Overview of operation

The DataONE Command Line Interface enables basic interactions with the DataONE infrastructure via the command line.

Session

The CLI is built around the concept of session variables. Session variables are analogous to environment variables in an operating system. The session variables store information that is often reused by multiple commands and minimize the amount of typing that is required. For instance, one session variable is the Base URL to a Member Node. Whenever a command is typed that will access a Member Node, the URL for the Member Node is pulled from the session.

The session can be saved and loaded from files. This allows easy switching between different roles by the user. For instance, if a user often works with two different Member Nodes and creates different types of objects on them, he can save the session after setting it up for each role, after which he can easily switch between them by loading the appropriate session.

Read vs. write operations

The commands that cause operations to be issued against Coordinating Nodes and Member Nodes are divided into two broad categories; read commands and write commands. These two categories are handled differently by the CLI. Read operations are issued immediately and their results displayed on screen or saved to a file. Write operations, however, are added to a queue, called the write operation queue, to be issued later.

Write operation queue

The DataONE infrastructure does not allow science objects to be modified or deleted once created. Objects can be updated, but the original object stays in the system forever. The write operation queue allows operations to be viewed and edited, thus adding a buffer where mistakes, such as typos, can be caught before the permanent operations are issued.

Like read commands, write commands use session variables. Each time an operation is added to the write operation queue, the relevant session variables are used for creating parameters for the operation. When an operation is later issued, it uses the parameters stored in the operation, not the current session variables.
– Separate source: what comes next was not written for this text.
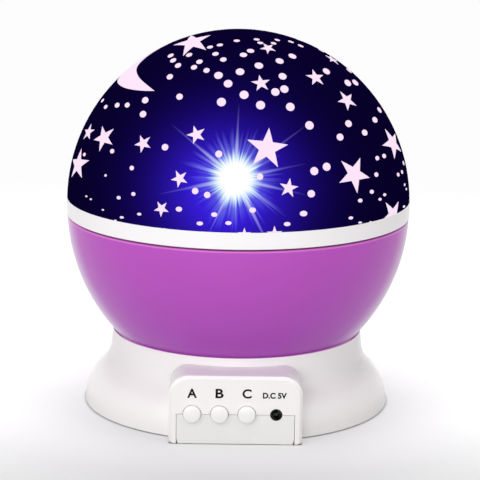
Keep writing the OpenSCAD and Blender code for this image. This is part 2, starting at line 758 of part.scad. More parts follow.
module motor_shaft() {
    low = deck_low - gearbox_h + 1.6;
    color("silver") translate([pinion_at[0], pinion_at[1], low])
        cylinder(r = pin_r, h = small_gear_z + small_gear_w - 0.1 - low, $fn = 48);
}

module lamp_post() {
    top = lamp_z - 2;
    color("white") difference() {
        union() {
            translate([0, 0, deck_low]) cylinder(r = post_r, h = top - deck_low, $fn = 64);
            translate([0, 0, deck_z]) cylinder(r = flange_screw_at + 3, h = flange_t, $fn = 64);
        }
        translate([0, 0, deck_low - 1]) cylinder(r = post_r - post_wall, h = top, $fn = 48);
        translate([0, 0, top - deck_low]) cylinder(r = post_r - post_wall, h = top, $fn = 48);
        // Groove of the clip
        translate([0, 0, clip_z - 0.1]) difference() {
            cylinder(r = post_r + 1, h = clip_t + 0.2, $fn = 64);
            translate([0, 0, -1]) cylinder(r = post_r - 0.5, h = clip_t + 3, $fn = 64);
        }
        for (a = [60, 180, 300]) rotate(a) {
            translate([flange_screw_at, 0, deck_low]) cylinder(r = small_screw_r + 0.1, h = 10, $fn = 24);
            translate([flange_screw_at, 0, washer_z - 0.9]) cylinder(r = 2, h = 2, $fn = 32);
        }
    }
}

module post_screws() {
    color("silver") for (a = [60, 180, 300]) rotate(a) translate([flange_screw_at, 0, washer_z - 0.1])
        screw(small_screw_r, deck_t + flange_t - 0.2, small_head_r, 0.8);
}

module thrust_washer() {
    color("ivory") translate([0, 0, washer_z]) difference() {
        cylinder(r = post_r + 3.2, h = washer_t, $fn = 64);
        translate([0, 0, -1]) cylinder(r = post_r + 0.1, h = washer_t + 2, $fn = 64);
    }
}

module post_clip() {
    color("dimgray") translate([0, 0, clip_z]) linear_extrude(clip_t) difference() {
        circle(r = post_r + 3, $fn = 64);
        circle(r = post_r - 0.45, $fn = 64);
        translate([-2.5, 0]) square([5, post_r + 4]);
    }
}

module lamp_holder() {
    top = lamp_z;
    rim = lamp_board_r + 1.2;
    color("white") rotate_extrude($fn = 96) polygon([
        [post_r + 0.1, top - 8], [post_r + 1.6, top - 8], [post_r + 1.8, top - 3.4], [rim, top - 1.4],
        [rim, top + 1.2], [lamp_board_r + 0.2, top + 1.2], [lamp_board_r + 0.2, top],
        [post_r - post_wall, top], [post_r - post_wall, top - 1.95], [post_r + 0.1, top - 1.95]
    ]);
}

module lamp_board() {
    color("darkgreen") translate([0, 0, lamp_z]) difference() {
        cylinder(r = lamp_board_r, h = lamp_board_t, $fn = 64);
        translate([0, 0, -1]) cylinder(r = 2, h = lamp_board_t + 2, $fn = 24);
    }
}

module leds() {
    r = led_d / 2;
    color("ivory") for (a = [0, 90, 180, 270]) rotate(a)
        translate([led_at, 0, lamp_z + lamp_board_t]) union() {
            cylinder(r = r + 0.4, h = 1, $fn = 32);
            cylinder(r = r, h = 5.2, $fn = 48);
            translate([0, 0, 5.2]) sphere(r = r, $fn = 48);
        }
}

module lamp_wires() {
    z = (tray_top + deck_low) / 2;
    top = lamp_z - 0.3;
    color("crimson") for (x = [-0.8, 0.8])
        wire(smooth([[x, 0, top], [x, 0, top - 20], [x, 0, top - 36], [x, 0, deck_z + 6],
                     [x, -1, deck_low + 1], [x, -4, z], [x * 2, -12, z], [x * 2, -24, z + 0.1],
                     [x * 2, -36, z], [x * 2, -board_y + board_t + 4, z - 1],
                     [x * 2, -board_y + board_t + 0.6, z - 2.2]]), wire_r);
}

module motor_wires() {
    z = motor_low + 3;
    edge = motor_at[1] - motor_d / 2;
    x = motor_at[0] - 5;
    color("royalblue") for (k = [0, 1]) let (gap = 1.7 * k)
        wire(smooth([[x - gap, edge - 0.3, z], [x - gap, edge - 5, z], [x - gap, edge - 11, z],
                     [x - 3 - gap, edge - 18, z], [x - 8 - gap, edge - 24, z + 1],
                     [16.5 - gap, 6 - board_y, z + 2], [15 - gap, 3 - board_y, z + 3],
                     [15 - gap, board_t + 0.3 - board_y, z + 3]]), wire_r);
}

module battery_wires() {
    z = cover_top + 4;
    x = -tray_x - tray_wall - 1.2;
    color("crimson") for (k = [0, 1]) let (gap = 1.7 * k)
        wire(smooth([[x - gap, 18, z], [x - gap, 4, z], [x - gap, -10, z], [x - gap, -22, z],
                     [x + 1 - gap, -31, z], [x + 5 - gap, -38, z + 1], [-15.5 - gap, 6 - board_y, z + 3],
                     [-14 - gap, 3 - board_y, z + 5], [-14 - gap, board_t + 0.3 - board_y, z + 5]]), wire_r);
}

// Space inside the bowl's outer face
module bowl_solid(off = 0, low = floor_z, high = mouth_z, chamfer = 0) {
    corner = bowl_side(high, off) - chamfer;
    out = corner + chamfer + 5;
    rotate_extrude($fn = 180) intersection() {
        translate([arc_x, arc_z]) circle(r = bowl_arc_r + off, $fn = 180);
        polygon(chamfer > 0
            ? [[0, low], [out, low], [out, high - out + corner], [corner, high], [0, high]]
            : [[0, low], [out, low], [out, high], [0, high]]);
    }
}

module bowl() {
    color("mediumorchid") difference() {
        union() {
            difference() {
                bowl_solid(0, floor_z, mouth_z, bowl_edge);
                bowl_solid(-bowl_wall, floor_z + bowl_wall, mouth_z + 1);
            }
            intersection() {
                bowl_solid(-bowl_wall / 2);
                for (a = [30, 150, 270]) rotate(a) translate([deck_screw_at, 0, floor_z])
                    cylinder(r = deck_boss_r, h = deck_seat - floor_z, $fn = 32);
            }
        }
        translate([0, 0, floor_z - 1]) cylinder(r = post_r + 3.1, h = bowl_wall + 2, $fn = 48);
        for (a = [0, 120, 240]) rotate(a) translate([hub_screw_at, 0, floor_z - 1])
            cylinder(r = small_screw_r + 0.1, h = bowl_wall + 2, $fn = 24);
        for (a = [30, 150, 270]) rotate(a) translate([deck_screw_at, 0, deck_seat - 8])
            cylinder(r = small_screw_r + 0.05, h = deck_screw_l, $fn = 24);
    }
}

module hub_gear() {
    sleeve_r = post_r + 3;
    color("ivory") difference() {
        union() {
            translate([0, 0, gear_z]) gear(hub_teeth, gear_w, post_r + run_gap, idler_dir);
            translate([0, 0, gear_z]) cylinder(r = sleeve_r, h = sleeve_top - gear_z, $fn = 64);
        }
        translate([0, 0, gear_z - 1]) cylinder(r = post_r + run_gap, h = sleeve_top, $fn = 64);
        for (a = [0, 120, 240]) rotate(a) translate([hub_screw_at, 0, gear_z + 0.6])
            cylinder(r = small_screw_r + 0.05, h = gear_w + 1, $fn = 24);
    }
}

module hub_screws() {
    color("silver") for (a = [0, 120, 240]) rotate(a)
        translate([hub_screw_at, 0, floor_z + bowl_wall + small_head_h])
            screw(small_screw_r, bowl_wall + gear_w, small_head_r, small_head_h);
}

module globe_deck() {
    edge = bowl_side(deck_seat, -bowl_wall) - lug_gap - 0.2;
    hole_room = 2.5;
    hole = post_r + hole_room;
    wall_in = deck_wall_out - deck_wall;
    fillet = 1.2;
    collar_t = 1.5;
    collar_top = deck_seat + 4;
    plate_top = deck_seat + deck_plate_t;
    color("white") difference() {
        union() {
            rotate_extrude($fn = 144) polygon([
                [hole, deck_seat], [edge, deck_seat], [edge, plate_top], [deck_wall_out, plate_top],
                [deck_wall_out, deck_wall_top], [wall_in, deck_wall_top], [wall_in, plate_top + fillet],
                [wall_in - fillet, plate_top], [hole + collar_t, plate_top],
                [hole + collar_t, collar_top], [hole, collar_top]
            ]);
            for (a = bayonet_dirs) {
                translate([0, 0, tab_low]) linear_extrude(lug_h)
                    sector(deck_wall_out - 0.5, tab_out, a - tab_arc / 2, a + tab_arc / 2);
                translate([0, 0, lug_low]) linear_extrude(tab_low - lug_low + eps)
                    sector(deck_wall_out - 0.5, tab_out, a - tab_arc / 2, a - lug_arc / 2 - 0.8);
            }
        }
        for (a = [30, 150, 270]) rotate(a) translate([deck_screw_at, 0, deck_seat - 1])
            cylinder(r = small_screw_r + 0.2, h = deck_plate_t + 2, $fn = 24);
    }
}

module deck_screws() {
    color("silver") for (a = [30, 150, 270]) rotate(a)
        translate([deck_screw_at, 0, deck_seat + deck_plate_t + small_head_h])
            screw(small_screw_r, deck_screw_l, small_head_r, small_head_h);
}

// A spherical shell above a level
module dome_cap(r_out, r_in, low) {
    translate([0, 0, centre_z]) rotate_extrude($fn = 180) difference() {
        intersection() {
            circle(r = r_out, $fn = 180);
            translate([0, low - centre_z]) square([r_out + 1, r_out + 10]);
        }
        circle(r = r_in, $fn = 180);
    }
}

spigot_out = globe_r - dome_wall - 0.1;
spigot_wall = 1.5;
spigot_l = 3.6;

module dome_shell() {
    color("midnightblue") union() {
        dome_cap(globe_r, globe_r - dome_wall, ring_top);
        rotate_extrude($fn = 180) polygon([
            [spigot_out - spigot_wall, ring_top - spigot_l], [spigot_out, ring_top - spigot_l],
            [spigot_out, ring_top], [globe_r - dome_wall / 2, ring_top],
            [globe_r - dome_wall / 2, ring_top + 4], [spigot_out - spigot_wall, ring_top + 4]
        ]);
    }
}

module star_film() {
    out = globe_r - dome_wall - 0.15;
    color("navy") dome_cap(out, out - film_t, ring_top + 5);
}

module dome_ring() {
    top_r = sqrt(pow(globe_r, 2) - pow(ring_rise, 2)) - 0.05;
    low_r = globe_r - ring_taper;
    seat_r = spigot_out + 0.1;
    seat_z = ring_top - spigot_l - 0.05;
    skirt_low = lug_low - 0.2;
    edge = 0.3;
    color("white") union() {
        rotate_extrude($fn = 180) polygon(concat(
            [[skirt_in, skirt_low], [skirt_out, skirt_low], [skirt_out, ring_low]],
            arc([low_r - edge, ring_low + edge], edge, -90, 0, 4),
            [[top_r, ring_top], [seat_r, ring_top], [seat_r, seat_z], [skirt_in, seat_z]]
        ));
        for (a = bayonet_dirs) translate([0, 0, lug_low]) linear_extrude(lug_h)
            sector(lug_in, skirt_in + 0.3, a - lug_arc / 2, a + lug_arc / 2);
    }
}

base_shell();
bottom_cover();
rubber_feet();
base_screws();
battery_cells();
battery_springs();
battery_contacts();
control_board();
board_parts();
tact_switches();
dc_socket();
socket_pin();
motor_can();
motor_gearbox();
motor_screws();
idler_pin();
lamp_post();
post_screws();
thrust_washer();
post_clip();
lamp_holder();
lamp_board();
leds();
lamp_wires();
motor_wires();
battery_wires();
bowl();
hub_gear();
hub_screws();
globe_deck();
deck_screws();
dome_shell();
star_film();
dome_ring();
idler_gear();
motor_pinion();
motor_shaft();
button_light();
button_colour();
button_rotate();
battery_door();
door_screw();
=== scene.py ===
"""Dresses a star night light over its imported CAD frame.

It makes the finishes, the printed sky, the panel's marks and the studio. Classes hold their sizes
in millimetres and degrees, and MM turns millimetres into Blender's metres. On the dome, a bearing
runs from the front (-Y) towards the right (+X), and a height is the angle above the ball's middle.

In a finish, a size is that of a pattern's patches and a depth that of its relief. An edge is the
two levels between which a soft step rises, a share or gain is how strongly a layer shows, and a
loss is the share of light that it takes away.
"""

import json
import logging
import math
import random
from collections.abc import Iterable, Iterator
from dataclasses import dataclass, replace
from enum import Enum
from typing import Any

import bmesh
import bpy
from mathutils import Matrix, Vector

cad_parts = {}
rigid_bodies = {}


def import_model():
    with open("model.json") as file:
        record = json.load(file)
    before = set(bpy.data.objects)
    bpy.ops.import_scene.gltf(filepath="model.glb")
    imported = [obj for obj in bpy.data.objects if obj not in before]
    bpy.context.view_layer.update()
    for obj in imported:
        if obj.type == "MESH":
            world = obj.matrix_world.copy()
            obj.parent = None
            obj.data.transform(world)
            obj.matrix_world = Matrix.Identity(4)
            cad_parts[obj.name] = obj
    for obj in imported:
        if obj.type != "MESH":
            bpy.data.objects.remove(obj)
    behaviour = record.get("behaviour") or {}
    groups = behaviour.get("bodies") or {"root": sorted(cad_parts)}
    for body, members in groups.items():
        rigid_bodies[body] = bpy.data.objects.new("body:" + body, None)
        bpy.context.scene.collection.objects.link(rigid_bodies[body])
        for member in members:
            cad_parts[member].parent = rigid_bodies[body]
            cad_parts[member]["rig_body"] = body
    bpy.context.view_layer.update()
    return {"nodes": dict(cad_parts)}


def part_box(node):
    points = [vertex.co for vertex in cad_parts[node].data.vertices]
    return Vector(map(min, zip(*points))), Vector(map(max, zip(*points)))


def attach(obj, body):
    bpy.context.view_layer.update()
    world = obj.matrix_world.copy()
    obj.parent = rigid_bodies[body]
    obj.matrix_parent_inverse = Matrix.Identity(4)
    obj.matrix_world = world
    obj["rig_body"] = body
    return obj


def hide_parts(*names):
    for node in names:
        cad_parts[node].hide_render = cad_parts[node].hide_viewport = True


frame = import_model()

MM = 0.001
Rgb = tuple[float, float, float]
Triple = tuple[float, float, float]
Pair = tuple[float, float]
# How far above level the middle of the dome's print looks, in degrees.
PRINT_LEAN = 12.7
BLACK: Rgb = (0.0, 0.0, 0.0)
WHITE: Rgb = (1.0, 1.0, 1.0)
# How many finer layers a noise has.
SMOOTH, COARSE, MEDIUM, FINE, VERY_FINE = 0.0, 1.0, 2.0, 3.0, 4.0
log = logging.getLogger("night_light")


def display(red: float, green: float, blue: float) -> Rgb:
    """Turns a colour as a screen shows it, 0 to 255 each, into the linear colour that a node takes.

    Args:
        red: Red level.
        green: Green level.
        blue: Blue level.

    Returns:
        The linear colour, 0 to 1 each.
    """

    def linear(level: float) -> float:
        """Undoes the screen's curve for one level."""
        part = level / 255
        return part / 12.92 if part <= 0.04045 else ((part + 0.055) / 1.055) ** 2.4

    return linear(red), linear(green), linear(blue)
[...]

When the commands have been verified, the queue is issued with a single command, after which each of the operations in the queue are automatically performed in sequence. If any operation fails, the process is stopped. The failed operation and all subsequent operations remain in the queue and can be manipulated before the queue is issued again. The successfully performed operations cannot be undone.

Access Policy

The Access Policy is a list of subjects and their associated access levels. The Access Policy is applied to new objects as they are created. The Access Policy can also be updated on existing Science Data Objects.

Replication Policy

The Replication Policy contains a list of Member Nodes that are specifically preferred or blocked as replication targets. The Replication Policy also contains a setting that specifies if replication is allowed or disallowed, and the preferred number of replicas.

The Replication Policy is applied to new objects as they are created. The Replication Policy can also be updated on existing Science Data Objects.

The DataONE infrastructure will never replicate an object to a Member Node that is in the list of blocked Member Nodes for that object. If a Member Node is added to the list of blocked Member Nodes after an object has been replicated to that Member Node, the DataONE infrastructure will request that the Member Node in question remove its copy of the object.

If the preferred number of replicas is larger than the number of Member Nodes that have been specified as preferred replication targets, additional Member Nodes that are not in the blocked list will automatically be selected as replication targets.

If the preferred number of replicas is modified on an existing Science Data Object, DataONE will adjust the number of existing replicas by creating and deleting replicas of that object as needed.

Authentication

A user that accesses a Node may connect either anonymously or as an authenticated subject. The Node to which the user connects will allow access to operations, Science Objects and other data based on the permissions that have been granted to the subject for which the user has authenticated.

A user that connects anonymously is granted access only to publicly available operations and data. Access is typically denied for operations that create or update data, such as the create operation.

When the CLI connects to a Node on a user’s behalf, it passes authentication information for that user via a certificate. The certificate enables the user to act as a specific subject within a Node.

The user obtains a certificate for the subject with which to access a Node from CILogon. When the user downloads a certificate from CILogon, the CILogon download process stores the certificate in a standard location. The CLI can automatically find certificates in this location. In some cases, certificates may be stored in custom locations. In such cases, the automatic location of certificates can be bypassed by setting the cert-path session parameter to the filesystem path of the certificate. Because CILogon provides a certificate that holds both the public and private keys in the same file, only cert-path is required and key-path should be set to None. If the certificate was obtained in some other way, and the certificate’s private key is stored in a separate file, the key-path session parameter must be set to the filesystem path of the private key.

When a user types a command that requires the CLI to connect to a Node, the CLI starts by examining the value of the the anonymous session parameter. If the anonymous session parameter is True, the CLI ignores any available certificate and connects to the DataONE Node without providing a certificate. This causes the Node to allow access only to publicly available operations and data.

If the anonymous session parameter is False, the CLI attempts to locate the user’s certificate as described above. If a certificate is not found, the operation is aborted. If a certificate is found, the CLI passes the certificate to the Node when establishing the connection. The Node validates the certificate and may reject it, causing the operation to be aborted. If the certificate is successfully validated, the Node grants access to the user, authenticated as the subject designated in the certificate, and the CLI proceeds with the operation.